In all of the examples given above, the principal actors have been states.  However, the outsourcing of migration policies also involves non-state actors.  One of the most important has been the airlines.  One of the principal methods of entry for irregular immigrants in developed countries is to enter legally on a visa and then overstay.  Thus, controls at ports of entry, particularly airports, are a key aspect of border enforcement for these countries.  Migration laws in migrant destination countries are converging and imposing fines on airlines who allow passengers to board who do not have proper entry documents.  For example, in the US, the Customs and Border Protection agency requires airlines to transmit passenger information for all passengers on a given flight.  Failure to comply can result in fines of $5,000 for each infraction.  Examples of non-state actors taking on roles in immigration enforcement will likely multiply as states retrench under budgetary pressures.  As long as security and fear govern migration policy in the global popular consciousness, new actors and new revenue streams will spring up.  In the meantime, states will continue to seek methods of externalizing and “outsourcing” their immigration policies.

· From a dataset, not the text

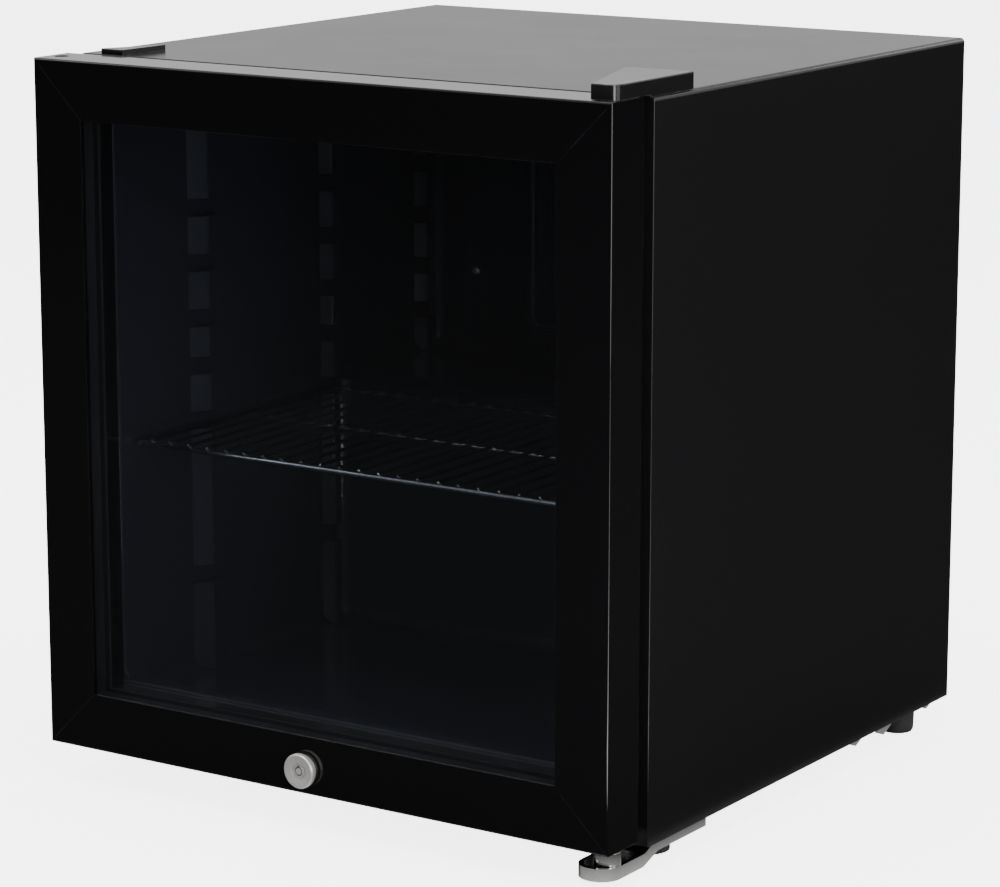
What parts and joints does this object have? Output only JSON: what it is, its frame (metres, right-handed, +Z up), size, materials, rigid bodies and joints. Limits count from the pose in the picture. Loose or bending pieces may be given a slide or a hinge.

Tuesday, September 10, 2013

The Australia Asylum Debacle

Though it has recently fallen from international headlines, Australian refugee policy continues to stand as an icon of the broken and unworkable international asylum regime.  Recently, the Australian government resurrected its policy under the moniker, the “Pacific Solution,” in which people seeking asylum who arrive by boat to Australian waters are detained in third party countries.  The program was closed down in 2008 after 1,637 asylum seekers were diverted by Australian authorities to Nauru, or Manus Island in Papua New Guinea, to have their refugee claims processed.  According to the UNHCR “[t]he policy was introduced in 2001 to deny asylum seekers access to Australian territory to lodge their claims. The then government led by Prime Minister John Howard adopted the Pacific Solution after Australia refused to allow a Norwegian freighter, the MV Tampa, to enter Australian waters to disembark 433 mainly Afghan boat people rescued at sea.”  Policy makers hoped that this policy would deter future “unauthorized” asylum seekers from attempting to reach Australia by boat without a visa.  Australian migration policy allows individuals whom the UNHCR has determined are refugees to apply for a visa abroad and then come to Australia.

The policy was harshly criticized for wrongly lumping individuals with legitimate asylum claims in with economic migrants that the Australian government sought to exclude. However, between 2001 and 2008, 1,153 of the 1,637 individuals diverted into asylum camps were ultimately granted refugee status or humanitarian protection.  The UNHCR confirmed that “[o]f those, 705 (approximately 61 percent) were resettled to Australia; 401 went to New Zealand; 21 to Sweden; 16 to Canada, six to Denmark and four to Norway.”  The UNHCR criticized the policy stating that “[m]any bona fide refugees caught by the policy spent long periods of isolation, mental hardship and uncertainty – and prolonged separation from their families.” With the termination of the “Pacific Solution” the Australian government began processing asylum seekers on Christmas Island where authorities promised to adhere to the letter and spirit of the 1951 Refugee Convention.  However, the core of the policy, mandatory detention of asylum seekers, remained and remains in place.  Given that asylum claims take an average of 2 years to process, mandatory detention, whether on or off Australian territory, approaches the penal.  The 1951 Refugee Convention holds that refugees should be granted government protection while their status is being determined.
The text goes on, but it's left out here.